Quinze jours de ce régime et Joséphine était devenue méconnaissable. Elle avait singulièrement gagné en assurance aussi. L’indépendance lui allait bien. Qui aurait pu reconnaître en elle la blonde un peu fadasse, grassouillette et toujours mal fagotée qui trainait sa tresse partout comme on traine un fardeau, qui marchait dans la rue les yeux baissés, comme si, petit caméléon, elle avait voulu se fondre au décor gris des vieux murs de sa ville, et qui tremblait dès que l’on haussait le ton devant elle, comme c’était souvent le cas à la maison.

Non, cette Joséphine-là n’existait plus.

Joséphine avait osé.

Un soir enfin, elle se décida à appeler Pierre. Cinq mois qu’elle était arrivée en Normandie et elle ne l’avait toujours pas contacté. Elle attendait d’être prête. Elle voulait le surprendre. Et plus peut-être.

Pour se donner du courage, Joséphine se servit un mojito. Elle ne put s’empêcher de tressaillir quand il décrocha. La voix de Pierre ! Joséphine à Caen ! Oui, il serait ravi de passer une soirée avec elle. Et oui, il était célibataire. Libre comme l’air, avait-il même cru bon de préciser, ce qui n’avait pas manqué de faire rougir la jolie Joséphine. Ils avaient fini par convenir d’un rendez-vous, le lendemain. Pierre invitait. Un petit restaurant en bord de mer ; ils pourraient ainsi se promener sur la plage. Il faisait si doux depuis quelque temps, un véritable été indien avant la rigueur et la tristesse de l’hiver. Joséphine n’aimait pas l’hiver, synonyme de vieillesse et de mort. Elle préférait le printemps, les fleurs et les oiseaux. L’herbe tendre que fait frissonner la brise, si douce sur la peau.

Le lendemain elle choisit sa tenue avec minutie, savourant déjà l’effet de surprise qu’elle provoquerait. Elle opta évidemment pour sa tenue cuir si « sexy ». Son regard noisette mis en valeur par un trait de khôl, de jolis pendentifs pour mettre en valeur son long cou gracieux, aucune bague, mais un joli bracelet de turquoise. Elle avait choisi de laisser son cou nu pour accentuer un peu plus le vertige de son décolleté.

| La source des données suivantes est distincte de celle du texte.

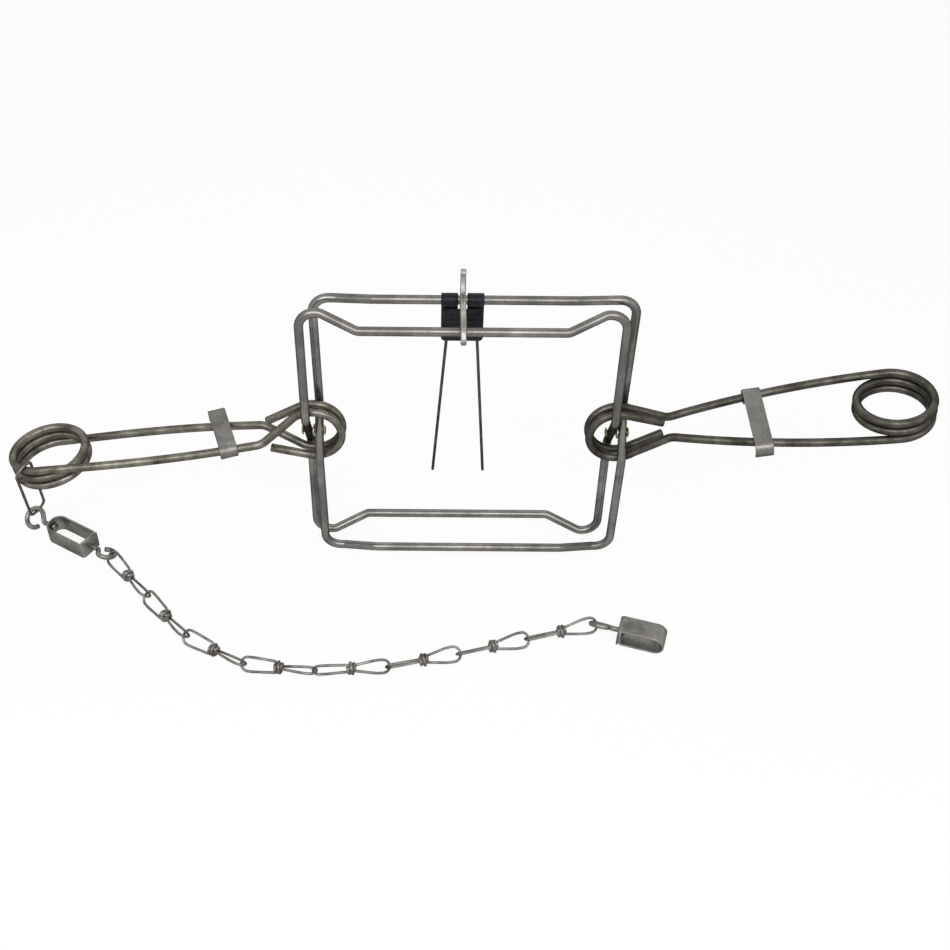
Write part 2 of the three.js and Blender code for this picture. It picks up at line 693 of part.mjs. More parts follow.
// One loop of a link, in the XY plane, from the knot along +X. The near loop is wide beside the knot, and
// the far one opens from it like a drop.
function loopGeometry(isNear) {
  const end = LINK_REACH - LINK_WIRE / 2;
  const half = (LINK_WIDTH - LINK_WIRE) / 2;
  const neck = LINK_NECK / 2;
  const upper = [
    { at: vector(-neck / 2, neck, 0), bend: neck / 2 },
    ...(isNear ? [{ at: vector(LINK_ROOT_AT, LINK_ROOT / 2, 0), bend: LINK_ROOT_BEND }] : []),
    { at: vector(LINK_WIDEST, half, 0), bend: LINK_SIDE_BEND },
    { at: vector(end, half, 0), bend: LINK_BEND },
  ];
  const lower = [...upper].reverse().map(({ at, bend }) => ({ at: vector(at.x, -at.y, 0), bend }));
  const stations = roundedStations([...upper, ...lower], true, LINK_BEND_STEP);
  return closedRod(stations, LINK_WIRE / 2, LINK_WIRE_SIDES, Z_AXIS);
}

// The wire wound round the middle of a link.
function knotGeometry() {
  const end = KNOT_LENGTH / 2;
  const profile = [
    [0, -end],
    [KNOT_NOSE / 2, -end],
    [KNOT_DIAMETER / 2, -end / 2],
    [KNOT_DIAMETER / 2, end / 2],
    [KNOT_NOSE / 2, end],
    [0, end],
  ].map(([radius, height]) => new THREE.Vector2(radius, height));
  const knot = new THREE.LatheGeometry(profile, KNOT_SIDES);
  knot.rotateZ(-QUARTER_TURN);
  return knot;
}

function linkGeometry() {
  const ahead = loopGeometry(false);
  ahead.rotateX(QUARTER_TURN);
  const behind = loopGeometry(true);
  behind.rotateZ(HALF_TURN);
  return joined(knotGeometry(), ahead, behind);
}

// A knot's height above the floor, for a link rolled round its long axis.
function linkHeight(roll) {
  const reach = (LINK_WIDTH - LINK_WIRE) / 2;
  const lowest = Math.max(Math.abs(Math.sin(roll)), Math.abs(Math.cos(roll)));
  return reach * lowest + LINK_WIRE / 2 + CLEARANCE;
}

function links() {
  const at = CHAIN_START.clone();
  const made = [];
  for (let i = 0; i < LINK_COUNT; i += 1) {
    const heading = LINK_HEADINGS[i];
    const step = new THREE.Vector2(Math.cos(heading), Math.sin(heading)).multiplyScalar(LINK_PITCH);
    const middle = at.clone().addScaledVector(step, 1 / 2);
    const link = meshOf(`chain_link_${i + 1}`, linkGeometry(), CHAIN_STEEL);
    const height = linkHeight(LINK_ROLLS[i]);
    const near = i === 0 ? SWIVEL_STRAP / 2 : height;
    const far = i === LINK_COUNT - 1 ? END_HEIGHT / 2 : height;
    link.position.set(middle.x, middle.y, (near + far) / 2);
    link.rotation.set(LINK_ROLLS[i], Math.asin((near - far) / LINK_PITCH), heading, "ZYX");
    made.push(link);
    at.add(step);
  }
  return { made, end: at };
}

// Swivels
// A strap loop in the XZ plane about its middle: a rounded end at -X and a doubled flat one at +X.
function strapLoopGeometry(length, height, strap, sheet, endRadius, corner) {
  const outline = (inset, wall) => {
    const left = -length / 2 + inset;
    const right = length / 2 - wall;
    const half = height / 2 - inset;
    const round = endRadius - inset;
    const tight = Math.max(corner - inset, inset / 2);
    const at = (x, y) => new THREE.Vector2(x, y);
    return [
      ...arcPoints(at(left + round, half - round), round, HALF_TURN, QUARTER_TURN, CLIP_STEP),
      ...arcPoints(at(right - tight, half - tight), tight, QUARTER_TURN, 0, CLIP_STEP),
      ...arcPoints(at(right - tight, tight - half), tight, 0, -QUARTER_TURN, CLIP_STEP),
      ...arcPoints(at(left + round, round - half), round, -QUARTER_TURN, -HALF_TURN, CLIP_STEP),
    ];
  };
  const shape = new THREE.Shape(outline(0, 0));
  shape.holes.push(new THREE.Path(outline(sheet, 2 * sheet).reverse()));
  const loop = new THREE.ExtrudeGeometry(shape, { depth: strap, bevelEnabled: false, curveSegments: 1 });
  loop.translate(0, 0, -strap / 2);
  loop.rotateX(QUARTER_TURN);
  return loop;
}

function drilledLoop(loop, length, ends) {
  const reach = length / 2;
  const hole = SHANK_DIAMETER / 2 + CLEARANCE;
  const drills = ends.map((end) => {
    const from = end < 0 ? -reach - CUT_OVERRUN : 0;
    const to = end < 0 ? 0 : reach + CUT_OVERRUN;
    return barAlongX(hole, from, to, SHANK_SIDES);
  });
  return cutFrom(loop, ...drills);
}

// An eye bolt along X: its eye's middle is the origin, in the XY plane, and its shank runs towards -X
// through a wall at the given distance, behind which its head sits.
function eyeBoltGeometry(radius, wire, distance, wall) {
  const points = [];
  for (let i = 0; i <= SWIVEL_EYE_STEPS; i += 1) {
    const angle = HALF_TURN + (SWIVEL_EYE_SWEEP * i) / SWIVEL_EYE_STEPS;
    points.push(vector(radius * Math.cos(angle), radius * Math.sin(angle), 0));
  }
  const eye = openRod(smoothStations(points), wire / 2, SHANK_SIDES, Z_AXIS);
  const headFace = -distance - wall - CLEARANCE;
  const shank = barAlongX(SHANK_DIAMETER / 2, headFace - SHANK_HEAD / 2, -radius, SHANK_SIDES);
  const head = barAlongX(SHANK_HEAD_DIAMETER / 2, headFace - SHANK_HEAD, headFace, SHANK_SIDES);
  return joined(eye, shank, head);
}

// Puts a piece on the floor plan, at a height, turned to a heading and rolled round its own X axis.
function lay(mesh, x, y, z, heading, roll = 0) {
  mesh.position.set(x, y, z);
  mesh.rotation.set(roll, 0, heading, "ZYX");
  return mesh;
}

function leftSwivel() {
  const along = new THREE.Vector2(Math.cos(SWIVEL_HEADING), Math.sin(SWIVEL_HEADING));
  const height = SWIVEL_STRAP / 2;
  const hang = CHAIN_EYE_RADIUS - SHANK_DIAMETER / 2 - CLEARANCE;
  const chainEye = CHAIN_START.clone().addScaledVector(along, -hang);
  const middle = chainEye.clone().addScaledVector(along, -CHAIN_EYE_DISTANCE - SWIVEL_LENGTH / 2);
  const ringEye = middle.clone().addScaledVector(along, -SWIVEL_LENGTH / 2 - RING_EYE_DISTANCE);
  const loop = strapLoopGeometry(
    SWIVEL_LENGTH,
    SWIVEL_WIDTH,
    SWIVEL_STRAP,
    SWIVEL_SHEET,
    SWIVEL_END_RADIUS,
    SWIVEL_CORNER,
  );
  const box = meshOf("swivel_box", drilledLoop(loop, SWIVEL_LENGTH, [-1, 1]), SWIVEL_STEEL);
  const near = eyeBoltGeometry(CHAIN_EYE_RADIUS, SHANK_DIAMETER, CHAIN_EYE_DISTANCE, 2 * SWIVEL_SHEET);
  const farWall = SWIVEL_SHEET + SHANK_PLAY;
  const far = eyeBoltGeometry(RING_EYE_RADIUS, SHANK_DIAMETER, RING_EYE_DISTANCE, farWall);
  const chainBolt = meshOf("swivel_chain_eye", near, CHAIN_STEEL);
  const ringBolt = meshOf("swivel_ring_eye", far, CHAIN_STEEL);
  lay(box, middle.x, middle.y, height, SWIVEL_HEADING, QUARTER_TURN);
  lay(chainBolt, chainEye.x, chainEye.y, height, SWIVEL_HEADING, CHAIN_EYE_ROLL);
  lay(ringBolt, ringEye.x, ringEye.y, height, SWIVEL_HEADING + HALF_TURN, RING_EYE_TILT);
  return { pieces: [box, chainBolt, ringBolt], ringBolt };
}

function endSwivel(chainEnd) {
  const along = new THREE.Vector2(Math.cos(END_HEADING), Math.sin(END_HEADING));
  const hang = END_EYE_RADIUS - SHANK_DIAMETER / 2 - END_EYE_PLAY;
  const eye = chainEnd.clone().addScaledVector(along, hang);
  const middle = eye.clone().addScaledVector(along, END_EYE_DISTANCE + END_LENGTH / 2);
  const height = END_HEIGHT / 2;
  const shape = strapLoopGeometry(END_LENGTH, END_HEIGHT, END_STRAP, END_SHEET, height, END_CORNER);
  shape.rotateZ(HALF_TURN);
  const loop = meshOf("end_loop", drilledLoop(shape, END_LENGTH, [-1]), SWIVEL_STEEL);
  const bolt = eyeBoltGeometry(END_EYE_RADIUS, SHANK_DIAMETER, END_EYE_DISTANCE, 2 * END_SHEET);
  const eyeBolt = meshOf("end_eye", bolt, CHAIN_STEEL);
  lay(loop, middle.x, middle.y, height, END_HEADING);
  lay(eyeBolt, eye.x, eye.y, height, END_HEADING + HALF_TURN, END_EYE_ROLL);
  return [loop, eyeBolt];
}

// The thin ring that joins the left coil to its swivel. It goes round the coil's turns at one place and
// round the wire of the swivel's eye at the other.
function coilRingGeometry(coilWires, eyeWire) {
  const [highest, lowest] = [coilWires[0], coilWires[coilWires.length - 1]];
  const margin = RING_WIRE / 2 + RING_PLAY;
  const upward = highest.at.clone().sub(eyeWire).normalize();
  const top = highest.at.clone().addScaledVector(upward, WIRE_RADIUS + margin);
  const bottom = eyeWire.clone().addScaledVector(upward, -SHANK_DIAMETER / 2 - margin);
  const across = lowest.outward.clone().projectOnPlane(upward).normalize();
  const corner = (base, side) => ({
    at: base.clone().addScaledVector(across, (side * RING_WIDTH) / 2),
    bend: RING_CORNER,
  });
  const corners = [corner(top, 1), corner(top, -1), corner(bottom, -1), corner(bottom, 1)];
  const stations = roundedStations(corners, true, LINK_BEND_STEP);
  const side = across.clone().cross(upward);
  return closedRod(stations, RING_WIRE / 2, TRIGGER_WIRE_SIDES, side);
}

// Assembly
const trap = new THREE.Group();
const stand = new THREE.Group();
stand.position.z = PIVOT_HEIGHT;
trap.add(stand);

stand.add(jaw("jaw_front_top", -1));
stand.add(jaw("jaw_rear_top", 1));

const springs = {};
for (const [name, side, clipAt, clipSkew] of [
  ["left", -1, LEFT_CLIP_AT, LEFT_CLIP_SKEW],
  ["right", 1, RIGHT_CLIP_AT, RIGHT_CLIP_SKEW],
]) {
  const pivot = new THREE.Group();
  pivot.position.x = side * PIVOT_X;
  pivot.add(meshOf(`${name}_rivet`, rivetGeometry(), RIVET_BRASS));
  pivot.add(meshOf(`${name}_washer`, washerGeometry(), WASHER_STEEL));
  const turned = new THREE.Group();
  turned.rotation.z = side < 0 ? HALF_TURN : 0;
  const swung = new THREE.Group();
  swung.rotation.y = side < 0 ? SPRING_SWING : -SPRING_SWING;
  swung.add(meshOf(`${name}_spring`, springGeometry(), SPRING_STEEL));
  swung.add(seatClip(meshOf(`${name}_clip`, clipGeometry(), CLIP_STEEL), clipAt, clipSkew));
  turned.add(swung);
  pivot.add(turned);
  stand.add(pivot);
  springs[name] = swung;
}

const triggerSeat = new THREE.Group();
triggerSeat.position.set(TRIGGER_SHIFT, BAR_DEPTH, BAR_HEIGHT);
stand.add(triggerSeat);
triggerSeat.add(meshOf("trigger_bracket", bracketGeometry(), BLACK_SHEET));
triggerSeat.add(meshOf("dog", dogGeometry(), DOG_STEEL));
const triggerWires = meshOf("trigger_wires", triggerWireGeometry(), TRIGGER_STEEL);
triggerWires.position.z = -WIRE_PIVOT_DROP;
triggerWires.rotation.x = WIRE_LEAN;
triggerSeat.add(triggerWires);

const { made: chainLinks, end: chainEnd } = links();
const { pieces: swivelPieces, ringBolt } = leftSwivel();
trap.add(...chainLinks, ...swivelPieces, ...endSwivel(chainEnd));

trap.updateMatrixWorld(true);
const leftMatrix = springs.left.matrixWorld;
const coilWires = [2, 1, 0].map((turn) => {
  const turned = RING_COIL_ANGLE + QUARTER_TURN + turn * FULL_TURN;
  const at = coilPoint(turned).applyMatrix4(leftMatrix);
  const middle = vector(COIL_DISTANCE, 0, coilPoint(turned).z).applyMatrix4(leftMatrix);
  return { at, outward: at.clone().sub(middle).normalize() };
});
const ringSpoke = vector(Math.cos(RING_EYE_ANGLE), Math.sin(RING_EYE_ANGLE), 0);
const eyeWire = ringSpoke.multiplyScalar(RING_EYE_RADIUS).applyMatrix4(ringBolt.matrixWorld);
trap.add(meshOf("coil_ring", coilRingGeometry(coilWires, eyeWire), CHAIN_STEEL));

console.log("least gap of a spring's wire to itself, mm:", leastGap(springPoints(), WIRE_DIAMETER).toFixed(2));

// The origin lies under the middle of the whole object, on the floor.
const extent = new THREE.Box3().setFromObject(trap, true);
trap.position.set(-(extent.min.x + extent.max.x) / 2, -(extent.min.y + extent.max.y) / 2, -extent.min.z);

export default trap;
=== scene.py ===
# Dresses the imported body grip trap: finer rods, wires, straps and sheets over the CAD solids, with
# procedural metals, a pale floor, soft studio light and a camera at the photograph's angle.
# Lengths are in millimetres from the middle of the jaws' pivot line, and become metres in place().
import math

import bmesh
import bpy
from mathutils import Matrix, Vector


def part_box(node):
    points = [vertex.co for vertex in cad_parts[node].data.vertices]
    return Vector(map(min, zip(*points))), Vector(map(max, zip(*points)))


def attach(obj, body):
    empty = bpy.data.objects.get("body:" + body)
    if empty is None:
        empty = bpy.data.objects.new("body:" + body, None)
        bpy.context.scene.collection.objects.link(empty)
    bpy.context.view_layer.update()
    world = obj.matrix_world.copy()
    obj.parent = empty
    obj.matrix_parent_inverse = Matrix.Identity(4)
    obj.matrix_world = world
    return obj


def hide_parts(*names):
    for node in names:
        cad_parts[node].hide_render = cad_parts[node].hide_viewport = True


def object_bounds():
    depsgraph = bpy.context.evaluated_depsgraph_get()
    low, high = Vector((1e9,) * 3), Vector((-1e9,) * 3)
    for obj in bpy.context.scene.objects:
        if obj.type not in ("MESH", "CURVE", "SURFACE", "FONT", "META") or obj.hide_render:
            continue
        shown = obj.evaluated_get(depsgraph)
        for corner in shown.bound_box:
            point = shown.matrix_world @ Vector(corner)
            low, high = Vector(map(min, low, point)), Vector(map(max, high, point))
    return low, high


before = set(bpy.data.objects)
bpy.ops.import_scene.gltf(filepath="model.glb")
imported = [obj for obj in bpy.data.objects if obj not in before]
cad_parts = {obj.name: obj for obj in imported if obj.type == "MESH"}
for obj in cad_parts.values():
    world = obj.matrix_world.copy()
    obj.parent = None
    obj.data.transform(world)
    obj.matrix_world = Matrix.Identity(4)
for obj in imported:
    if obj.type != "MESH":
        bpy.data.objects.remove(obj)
cad_box = [list(corner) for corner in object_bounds()]

MM = 0.001
FULL_TURN = 2 * math.pi
QUARTER_TURN = math.pi / 2
X_AXIS = Vector((1, 0, 0))
Y_AXIS = Vector((0, 1, 0))
Z_AXIS = Vector((0, 0, 1))
radians = math.radians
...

Elle arriva bien avant lui. Elle s’installa donc à sa table et pendant quelques instants s’amusa à observer les gens autour d’elle. Fidèle à son habitude, elle tentait de deviner leur histoire. La porte s’ouvrit, un homme très âgé, mais encore très élégant entra dans la salle. Longue chevelure blanche, peau hâlée par les embruns, et un regard bleu perçant qui bientôt se posa sur elle.

Pierre…

Mais comment était-ce possible ? Comment avait-elle pu se fourvoyer ainsi ? Elle se leva discrètement pour sortir, avant que son ami ait pu la reconnaître.

En faisant table rase de ces quarante années passées auprès de son mari Rémi, décédé l’année précédente, en refusant de toute son âme cet hiver qui approchait, Joséphine avait oublié ses soixante-quinze printemps, et bien sûr ceux de Pierre.